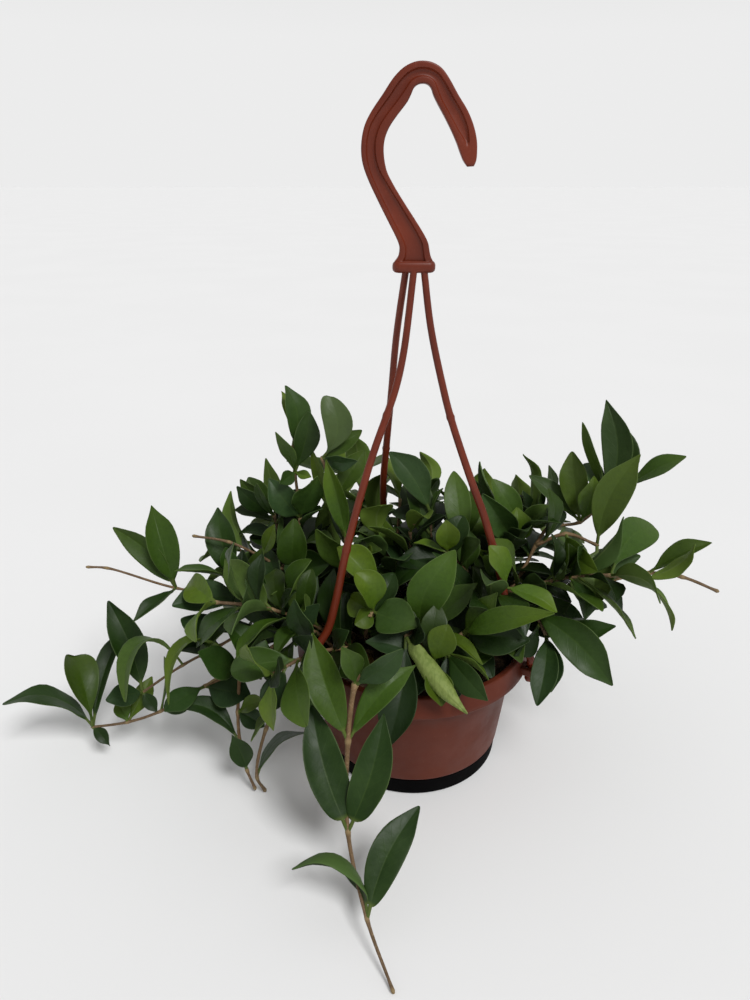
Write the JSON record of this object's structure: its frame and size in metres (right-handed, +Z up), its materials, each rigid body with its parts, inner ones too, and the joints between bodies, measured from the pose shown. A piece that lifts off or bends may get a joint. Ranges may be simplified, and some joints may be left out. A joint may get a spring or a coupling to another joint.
{
  "type": "potted lipstick plant",
  "caption": "Lipstick plant with arching and trailing leafy stems in a tapered plastic hanging pot with saucer and open-hook hanger, standing on a surface.",
  "frame": {"origin": "on the pot axis, at the underside of the saucer", "axes": "+Z up; +X along the longest spread of the stems, to the right in the picture; -Y toward the front trailing stem"},
  "size_m": [0.4518, 0.3442, 0.404],
  "materials": {
    "pot_plastic": "satin red-brown plastic",
    "saucer_plastic": "near-black satin plastic",
    "hanger_plastic": "satin terracotta plastic",
    "soil": "dark crumbly potting soil",
    "dead_leaf": "dry, yellow-brown",
    "dead_twig": "dry bark",
    "foliage": "waxy dark green leaves, lime when young, on brown stems"
  },
  "bodies": {
    "root": {"pot": "pot_plastic", "saucer": "saucer_plastic", "hanger": "hanger_plastic", "soil": "soil", "leaf_fallen": "dead_leaf", "twig_dry": "dead_twig", "stem_front_trail": "foliage", "stem_left_low": "foliage", "stem_left_mid": "foliage", "stem_left_out": "foliage", "stem_left_upper": "foliage", "stem_left_bare": "foliage", "stem_left_near": "foliage", "stem_hanging_pair": "foliage", "stem_top_left": "foliage", "stem_top_mid": "foliage", "stem_left_high": "foliage", "stem_rosette": "foliage", "stem_centre_back": "foliage", "stem_centre_round": "foliage", "stem_centre_right": "foliage", "stem_right_out": "foliage", "stem_right_low": "foliage", "stem_centre_front": "foliage", "stem_right_front": "foliage", "stem_side_1": "foliage", "stem_side_2": "foliage", "stem_side_4": "foliage", "stem_side_5": "foliage", "stem_front_1": "foliage", "stem_inner_1": "foliage", "stem_inner_2": "foliage", "stem_inner_3": "foliage", "stem_inner_4": "foliage", "stem_inner_5": "foliage", "stem_inner_7": "foliage", "stem_inner_8": "foliage", "stem_far_1": "foliage", "stem_far_2": "foliage", "stem_far_3": "foliage", "stem_far_4": "foliage", "stem_far_5": "foliage", "stem_far_6": "foliage", "stem_far_7": "foliage", "stem_far_8": "foliage", "stem_far_9": "foliage"}
  },
  "joints": []
}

## WRITTEN INSTRUCTION
Return the listing above in its exact form.

## EXPECTED ANSWER
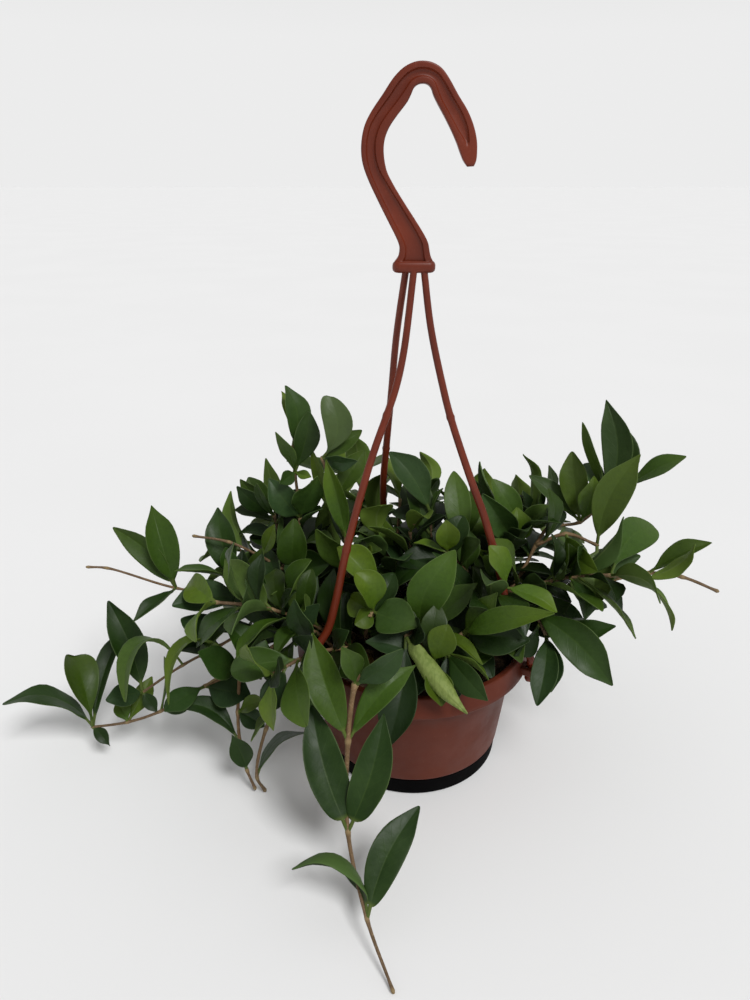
Write the JSON record of this object's structure: its frame and size in metres (right-handed, +Z up), its materials, each rigid body with its parts, inner ones too, and the joints between bodies, measured from the pose shown. A piece that lifts off or bends may get a joint. Ranges may be simplified, and some joints may be left out. A joint may get a spring or a coupling to another joint.
{
  "type": "potted lipstick plant",
  "caption": "Lipstick plant with arching and trailing leafy stems in a tapered plastic hanging pot with saucer and open-hook hanger, standing on a surface.",
  "frame": {"origin": "on the pot axis, at the underside of the saucer", "axes": "+Z up; +X along the longest spread of the stems, to the right in the picture; -Y toward the front trailing stem"},
  "size_m": [0.4518, 0.3442, 0.404],
  "materials": {
    "pot_plastic": "satin red-brown plastic",
    "saucer_plastic": "near-black satin plastic",
    "hanger_plastic": "satin terracotta plastic",
    "soil": "dark crumbly potting soil",
    "dead_leaf": "dry, yellow-brown",
    "dead_twig": "dry bark",
    "foliage": "waxy dark green leaves, lime when young, on brown stems"
  },
  "bodies": {
    "root": {"pot": "pot_plastic", "saucer": "saucer_plastic", "hanger": "hanger_plastic", "soil": "soil", "leaf_fallen": "dead_leaf", "twig_dry": "dead_twig", "stem_front_trail": "foliage", "stem_left_low": "foliage", "stem_left_mid": "foliage", "stem_left_out": "foliage", "stem_left_upper": "foliage", "stem_left_bare": "foliage", "stem_left_near": "foliage", "stem_hanging_pair": "foliage", "stem_top_left": "foliage", "stem_top_mid": "foliage", "stem_left_high": "foliage", "stem_rosette": "foliage", "stem_centre_back": "foliage", "stem_centre_round": "foliage", "stem_centre_right": "foliage", "stem_right_out": "foliage", "stem_right_low": "foliage", "stem_centre_front": "foliage", "stem_right_front": "foliage", "stem_side_1": "foliage", "stem_side_2": "foliage", "stem_side_4": "foliage", "stem_side_5": "foliage", "stem_front_1": "foliage", "stem_inner_1": "foliage", "stem_inner_2": "foliage", "stem_inner_3": "foliage", "stem_inner_4": "foliage", "stem_inner_5": "foliage", "stem_inner_7": "foliage", "stem_inner_8": "foliage", "stem_far_1": "foliage", "stem_far_2": "foliage", "stem_far_3": "foliage", "stem_far_4": "foliage", "stem_far_5": "foliage", "stem_far_6": "foliage", "stem_far_7": "foliage", "stem_far_8": "foliage", "stem_far_9": "foliage"}
  },
  "joints": []
}